An onikuma (鬼熊, literally "demon bear") is a mythological Japanese yōkai originating in the Kiso Valley in Nagano Prefecture. It is a bear-like creature that has been known to walk upright. They sneak into villages at night to carry off livestock for food. It was described in the Ehon Hyaku Monogatari, a collection of supernatural tales published in 1841.

==Description==
When a bear has lived for many years, it becomes an onikuma. With enough strength to be able to move boulders as large as two meters in diameter, it is said to be able to kill a small animal simply by pushing it. It comes down from the mountains to steal horses and cattle, which it brings back to the mountain to eat.

Some large stones in the Kiso Valley are called "Onikuma stones." Given their size and placement, they are attributed to onikuma. Local tradition states that onikuma throw these stones, larger than ten people together could move, at humans from the mountains above.

The method to kill an onikuma was to hollow out a large tree into a tube like a well lining and use it to block up the mouth of the nest of vines, then plunge poles through the hollow trunk into the nest. When the disoriented onikuma made its way to the opening, it would be attacked with spears and guns. It is said that in the Kyōhō era, when several onikuma were killed, each skin when spread out covered an area of six tatami mats (about 10 square meters) or more.
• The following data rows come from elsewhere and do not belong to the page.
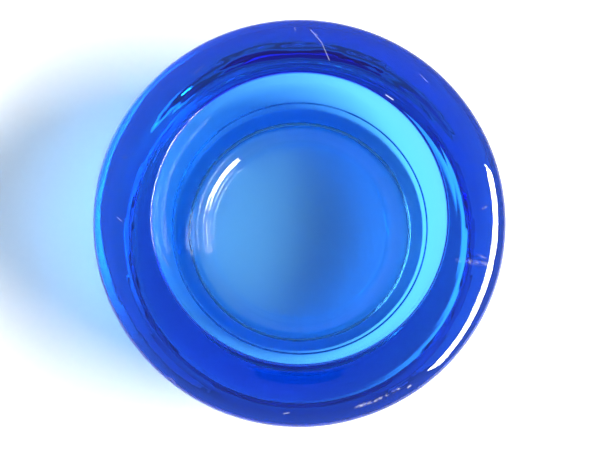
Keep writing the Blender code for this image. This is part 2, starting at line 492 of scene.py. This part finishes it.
cup = pressed_surface()
cup.data.materials.append(glass_material())
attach(cup, "root")
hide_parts("glass_cup")

# ---------------------------------------------------------------------- stage
bpy.ops.mesh.primitive_plane_add(size=6.0, location=(0, 0, -0.0003))
sheet = bpy.context.object
sheet.name = "sheet"
sheet.data.materials.append(sheet_material())

# sky light: brightness by height above the horizon
SKY = ((0.0, 0.80), (0.35, 0.75), (0.70, 0.52), (1.0, 0.22))
SKY_BLUE = 0.40
SKY_LEAN = (0.00, 0.00)
world = bpy.data.worlds.new("soft_room")
bpy.context.scene.world = world
world.use_nodes = True
wt = world.node_tree
sky_split = node(wt, "ShaderNodeSeparateXYZ")
link(wt, node(wt, "ShaderNodeTexCoord").outputs["Generated"], sky_split.inputs[0])
ramp = node(wt, "ShaderNodeValToRGB")
link(wt, sky_split.outputs["Z"], ramp.inputs[0])
while len(ramp.color_ramp.elements) < len(SKY):
    ramp.color_ramp.elements.new(0.5)
for element, (height, level) in zip(ramp.color_ramp.elements, SKY):
    element.position = height
for element, (height, level) in zip(ramp.color_ramp.elements, SKY):
    element.color = (level * (1 - 0.25 * SKY_BLUE), level * (1 - 0.10 * SKY_BLUE), level, 1)
link(wt, ramp.outputs[0], wt.nodes["Background"].inputs[0])
lean = math_node(wt, "ADD", math_node(wt, "MULTIPLY", sky_split.outputs["X"], SKY_LEAN[0]),
                 math_node(wt, "MULTIPLY", sky_split.outputs["Y"], SKY_LEAN[1]))
lean = math_node(wt, "MAXIMUM", math_node(wt, "ADD", lean, 1.0), 0.0)
link(wt, lean, wt.nodes["Background"].inputs[1])

# the window: a large soft light low on the right, even across; WINDOW_ENDS would brighten its two ends, but it
# is zero
WINDOW_AZ, WINDOW_EL, WINDOW_DIST = -8.4, 36.0, 0.60
WINDOW_W, WINDOW_H, WINDOW_POWER = 0.63, 0.13, 4.30
WINDOW_ENDS = 0.0
lamp = bpy.data.lights.new("window", "AREA")
lamp.shape = "RECTANGLE"
lamp.size, lamp.size_y = WINDOW_W, WINDOW_H
lamp.energy = WINDOW_POWER * WINDOW_W * WINDOW_H * 40
lamp.color = (1.0, 0.99, 0.97)
if WINDOW_ENDS:
    lamp.use_nodes = True
    lt = lamp.node_tree
    uv = node(lt, "ShaderNodeSeparateXYZ")
    link(lt, node(lt, "ShaderNodeNewGeometry").outputs["Parametric"], uv.inputs[0])
    far = math_node(lt, "ABSOLUTE", math_node(lt, "SUBTRACT", uv.outputs[0], 0.5))
    gain = math_node(lt, "ADD", 1.0 - WINDOW_ENDS * 0.5,
                     math_node(lt, "MULTIPLY", math_node(lt, "POWER", math_node(lt, "MULTIPLY", far, 2.0), 2.0),
                               WINDOW_ENDS * 1.5))
    link(lt, gain, lt.nodes["Emission"].inputs["Strength"])
az, el = math.radians(WINDOW_AZ), math.radians(WINDOW_EL)
window = bpy.data.objects.new("window", lamp)
window.location = (WINDOW_DIST * math.cos(el) * math.cos(az),
                   WINDOW_DIST * math.cos(el) * math.sin(az),
                   WINDOW_DIST * math.sin(el) + 0.02)
window.rotation_euler = (Vector((0, 0, 0.02)) - window.location).to_track_quat("-Z", "Y").to_euler()
bpy.context.scene.collection.objects.link(window)

# --------------------------------------------------------------------- camera
CAM_DIST, CAM_TILT, CAM_AZ, CAM_ZOOM = 0.400, 9.20, 0.00, 1.0150
SHIFT_X, SHIFT_Y = 0.40, -5.40          # pixels of the 600 wide frame
tilt, turn = math.radians(CAM_TILT), math.radians(CAM_AZ)
cam = bpy.data.cameras.new("camera")
cam.sensor_width = 36.0
cam.lens = 203.6 * 36 * CAM_DIST / (600 * 45 * MM) * CAM_ZOOM
cam.shift_x, cam.shift_y = SHIFT_X / 600, SHIFT_Y / 600
camera = bpy.data.objects.new("camera", cam)
pivot = Vector((0, 0, (HEIGHT - 4) * MM))
camera.location = pivot + CAM_DIST * Vector(
    (math.sin(turn) * math.sin(tilt), -math.cos(turn) * math.sin(tilt), math.cos(tilt)))
camera.rotation_euler = (tilt, 0, turn)
bpy.context.scene.collection.objects.link(camera)
bpy.context.scene.camera = camera

# a dark card at the camera, seen only as a reflection in the glass
CARD = (0.000, 0.000, 0.040, 0.060)        # x, y offset and half sizes
bpy.ops.mesh.primitive_circle_add(vertices=48, radius=1, fill_type="NGON")
card = bpy.context.object
card.name = "dark_card"
card.location = camera.location + Vector((CARD[0], CARD[1], 0.012))
card.rotation_euler = (tilt, 0, 0)
card.scale = (CARD[2], CARD[3], 1)
black = bpy.data.materials.new("dark_card")
black.use_nodes = True
black.node_tree.nodes["Principled BSDF"].inputs["Base Color"].default_value = (0, 0, 0, 1)
black.node_tree.nodes["Principled BSDF"].inputs["Specular IOR Level"].default_value = 0.0
card.data.materials.append(black)
card.visible_camera = card.visible_diffuse = card.visible_transmission = False
card.visible_shadow = card.visible_volume_scatter = False

scene = bpy.context.scene
scene.view_settings.view_transform = "Standard"
scene.view_settings.look = "None"
scene.cycles.max_bounces = 24
scene.cycles.transmission_bounces = 20
scene.cycles.glossy_bounces = 8
scene.cycles.use_denoising = True
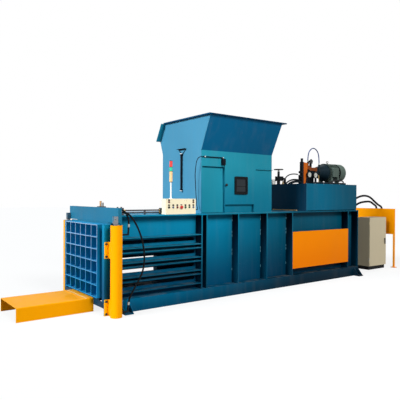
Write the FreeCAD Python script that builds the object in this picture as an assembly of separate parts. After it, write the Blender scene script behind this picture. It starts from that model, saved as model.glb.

Additionally, in Hokkaido, bears that attacked humans were feared as onikuma.

==In popular culture==
===Television===
An Onikuma appeared in the Monster High episode "The Monstering". While its ability to throw rocks remains intact, the Onikuma can be subdued by tickling it. The Onikuma named Kuma (voiced by Sekai Murashige) found its way onto Monster High property and went on a rampage. When Clawdeen Wolf had her first transformation into a werewolf, she was able to tickle Kuma. Both were later accepted into Monster High. By the episode "Creature Clash", Kuma learned how to speak.

===Film===
Onikuma (2016) is a hybrid live-action/stop motion animation short film directed by Alessia Cecchet that premiered at the 34th Torino Film Festival, Italy in November 2016.

===Music===
OniKuma is a extreme metal group from White Sulphur Springs, West Virginia USA.